The Peerless’ Players to Ponder
New Jersey: Jaromir Jagr
Somewhere, deep in the bowels of Prudential Center, perhaps, there hangs a portrait of Jaromir Jagr, the image wizened with age, hair turned thinning and gray, his posture stooped. OK, so he is not the second coming of Dorian Gray. But heavens, he is going to be 42 years old in a few weeks, and he leads the Devils in goals, assists, points, plus-minus, and game-winning goals. He is doing it while still averaging more than 19 minutes of ice time a night. OK, so it is on a team that is otherwise offensively challenged, but it is still a remarkable performance so far. He comes into this games with goals in three of his last four games (3-1-4) and is 30-58-88 in 71 career games against the Caps.
Washington: Eric Fehr
In the Capitals’ last road win, Eric Fehr had a pair of goals, including the game-winner with under a minute to play. That was the last time Fehr lit the lamp as he enters this game on a seven-game streak without a goal. If Alex Ovechkin misses his second straight game, the Caps need someone to act as a finisher. Fehr could inherit that role, especially if he mans the trigger spot in the left wing circle on the power play.

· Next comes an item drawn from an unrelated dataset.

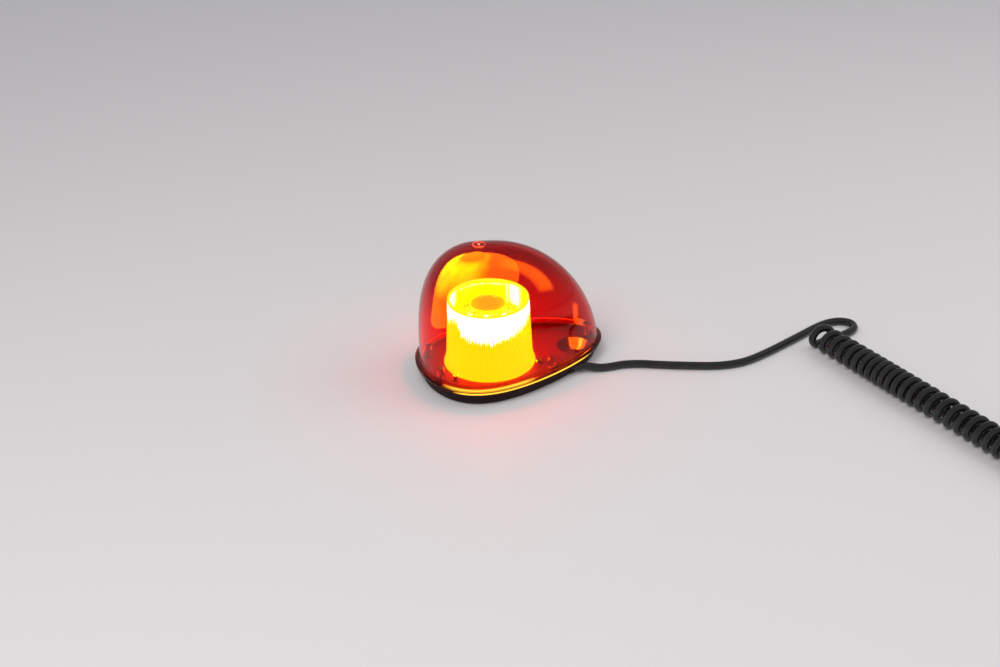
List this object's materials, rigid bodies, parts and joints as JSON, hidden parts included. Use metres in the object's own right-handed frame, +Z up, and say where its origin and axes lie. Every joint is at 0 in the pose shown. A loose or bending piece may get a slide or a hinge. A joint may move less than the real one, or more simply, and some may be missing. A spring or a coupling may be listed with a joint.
{
  "type": "magnetic rotating beacon light",
  "caption": "Rotating beacon light: teardrop dome over a fluted lens with a bulb and turning mirror, on a magnetic tray, with a lead, a curly cord and a lighter-socket plug.",
  "frame": {"origin": "centre of the magnet's face, on the surface the light stands on, straight below the lamp's axis", "axes": "+Z up along the lamp's axis, +X towards the narrow tail of the teardrop, +Y completes a right-handed frame"},
  "size_m": [0.5407, 0.4585, 0.1283],
  "materials": {
    "boot_rubber": "matt, slightly worn",
    "ferrite": "dull grey sintered magnet",
    "plated_steel": "zinc plated, satin",
    "screw_steel": "bright zinc",
    "tray_plastic": "fine moulded texture, satin",
    "gasket_foam": "soft foam",
    "dome_plastic": "clear red, polished",
    "lens_plastic": "translucent amber, fluted, lit from inside",
    "wire_red": "smooth insulation",
    "wire_black": "smooth insulation",
    "motor_steel": "plated can, brushed",
    "post_plastic": "off-white moulding",
    "brass": "satin, slightly dulled",
    "washer_nylon": "natural nylon",
    "bulb_metal": "rolled cap",
    "bulb_glass": "clear thin glass",
    "filament_wire": "tungsten coil, lit",
    "gear_plastic": "natural acetal",
    "mirror": "vacuum-metallised mirror",
    "cap_plastic": "orange, lit from below",
    "cord_rubber": "smooth black jacket with a slight sheen",
    "plug_plastic": "black moulding, fine texture",
    "contact_steel": "nickel plated spring steel",
    "fuse_glass": "clear tube with metal ends",
    "switch_plastic": "red rocker"
  },
  "bodies": {
    "base": {"magnet_boot": "boot_rubber", "magnet": "ferrite", "pole_plate": "plated_steel", "magnet_bolt": "screw_steel", "magnet_nut": "screw_steel", "base_plate": "tray_plastic", "base_screws": "screw_steel", "tray": "tray_plastic", "gasket": "gasket_foam", "dome": "dome_plastic", "dome_screws": "screw_steel", "cable_grommet": "cord_rubber", "wire_clamp": "tray_plastic", "clamp_screws": "screw_steel", "live_wire": "wire_red", "earth_wire": "wire_black", "lens": "lens_plastic", "lens_screws": "screw_steel", "chassis_pillars": "plated_steel", "pillar_screws": "screw_steel", "chassis": "plated_steel", "chassis_screws": "screw_steel", "motor": "motor_steel", "motor_screws": "screw_steel", "lamp_post": "post_plastic", "thrust_washer": "washer_nylon", "retaining_ring": "screw_steel", "lamp_socket": "brass", "socket_contact": "brass", "bulb_cap": "bulb_metal", "bulb_glass": "bulb_glass", "filament": "filament_wire", "floor_lead": "cord_rubber", "curly_cord": "cord_rubber", "plug_lead": "cord_rubber", "plug_relief": "cord_rubber", "plug_shell_upper": "plug_plastic", "plug_shell_lower": "plug_plastic", "plug_shell_screws": "screw_steel", "plug_nose": "plug_plastic", "plug_tip_spring": "contact_steel", "plug_fuse": "fuse_glass", "switch_base": "post_plastic"},
    "rotor": {"turntable": "gear_plastic", "reflector": "mirror", "reflector_screws": "screw_steel", "rotor_cap": "cap_plastic", "rotor_cap_screws": "screw_steel"},
    "pinion": {"motor_shaft": "screw_steel", "pinion": "brass"},
    "plug_tip": {"plug_tip": "brass"},
    "side_contact_left": {"side_contact_left": "contact_steel"},
    "side_contact_right": {"side_contact_right": "contact_steel"},
    "plug_switch": {"plug_switch": "switch_plastic"}
  },
  "joints": [
    {"name": "rotor_spin", "type": "hinge", "parent": "base", "child": "rotor", "pos_m": [0, 0, 0.0433], "axis": [0, 0, 1], "continuous": true},
    {"name": "pinion_spin", "type": "hinge", "parent": "base", "child": "pinion", "pos_m": [-0.01728, 0.00997, 0.0393], "axis": [0, 0, 1], "continuous": true},
    {"name": "tip_push", "type": "slide", "parent": "base", "child": "plug_tip", "axis": [0, 1, 0], "range_m": [0, 0.003], "stiffness_N_per_m": 900, "springref_m": -0.002, "deforming": ["plug_tip_spring"]},
    {"name": "left_contact_press", "type": "hinge", "parent": "base", "child": "side_contact_left", "pos_m": [0.4529, -0.3655, 0.0135], "axis": [0, 0, 1], "range_deg": [0, 7], "stiffness_Nm_per_rad": 0.5, "springref_deg": -1.15},
    {"name": "right_contact_press", "type": "hinge", "parent": "base", "child": "side_contact_right", "pos_m": [0.4691, -0.3655, 0.0135], "axis": [0, 0, -1], "range_deg": [0, 7], "stiffness_Nm_per_rad": 0.5, "springref_deg": -1.15},
    {"name": "switch_rock", "type": "hinge", "parent": "base", "child": "plug_switch", "pos_m": [0.461, -0.3385, 0.0217], "axis": [1, 0, 0], "range_deg": [0, 14]}
  ],
  "couplings": [
    {"joint": "pinion_spin", "follows": "rotor_spin", "ratio": -4.1818}
  ]
}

1. Score first. Self-explanatory; the Devils simply are not a comeback sort of club.
2. Be crisp and consistent. The Devils are a club with a long history of using the same formula for success. Strangle a club in the neutral zone, deny them opportunities to get into a flow. If the Caps try to connect on long bombs through the neutral zone, they’re going to find themselves on the wrong side of possession in a big way. Crisp passing, consistent application of a simple game plan.
3. No softies. In a low scoring game, which this would seem likely to be, the odd lackadaisical goal allowed is crippling. None of that tonight.
In the end…
The Devils actually provide a suitable foil for the Caps at this point of their losing streak. Winning is going to be the product of simple, basic, fundamental, not to mention persistent hockey. Simply put, if the Caps don’t play such a game, they don’t win. The Devils might lack flash, but they don’t beat themselves that way.